Hitlers sogenannter „Nero-Befehl“, nach dem alle Militär-, Verkehrs-, Nachrichten-, Industrie- und Versorgungsanlagen beim Rückzug der deutschen Streitkräfte zerstört werden sollen, kam in Wuppertal nicht zur Anwendung. Mutige Persönlichkeiten wie der spätere Superintendent Johannes Schlingensiepen sowie die beiden katholischen Dechanten Adolf Goebeler und Joseph Meiß intervenierten erfolgreich bei Befehlshaber der deutschen Verbände.

Heinz Gebauer, Oberbürgermeister und strammer Nationalsozialist, ist ebenfalls nicht untätig geblieben. Im Gegensatz zu „seinem“ Kreisleiter, der sich aus dem Staub gemacht hat, bleibt er in der Stadt.
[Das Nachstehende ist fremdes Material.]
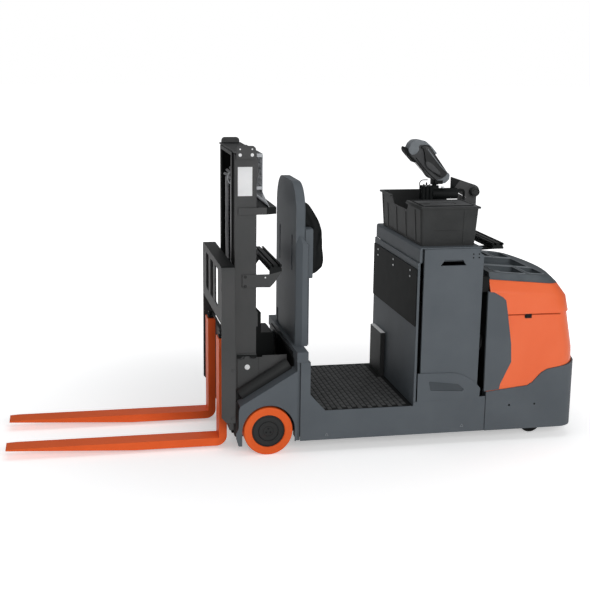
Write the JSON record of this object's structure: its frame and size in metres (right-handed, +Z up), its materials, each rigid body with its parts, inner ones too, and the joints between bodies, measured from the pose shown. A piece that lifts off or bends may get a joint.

Er hat eingesehen, dass dieser Krieg verloren ist, und will retten, was er noch retten kann. Auch Gebauer wehrt sich gegen die angeordnete Sprengung der Brücken und Versorgungsbetriebe. Er täuscht durch wiederholte Rückfragen die Wehrmachtsoffiziere, um Zeit zu gewinnen. Ebenso setzt er sich persönlich gegen das Sprengkommando durch, das noch am Abend des 15. April das Fernmeldeamt an der Briller Straße in die Luft jagen will. (…) Oberbürgermeister Gebauer übergibt am 16. April dem US-Major Newmann im Barmer Rathaus ordnungsgemäß die Stadt. (…) Wenige Tage danach wird Heinz Gebauer, der seit 1940 im Rathaus amtierte, von den Amis verhaftet.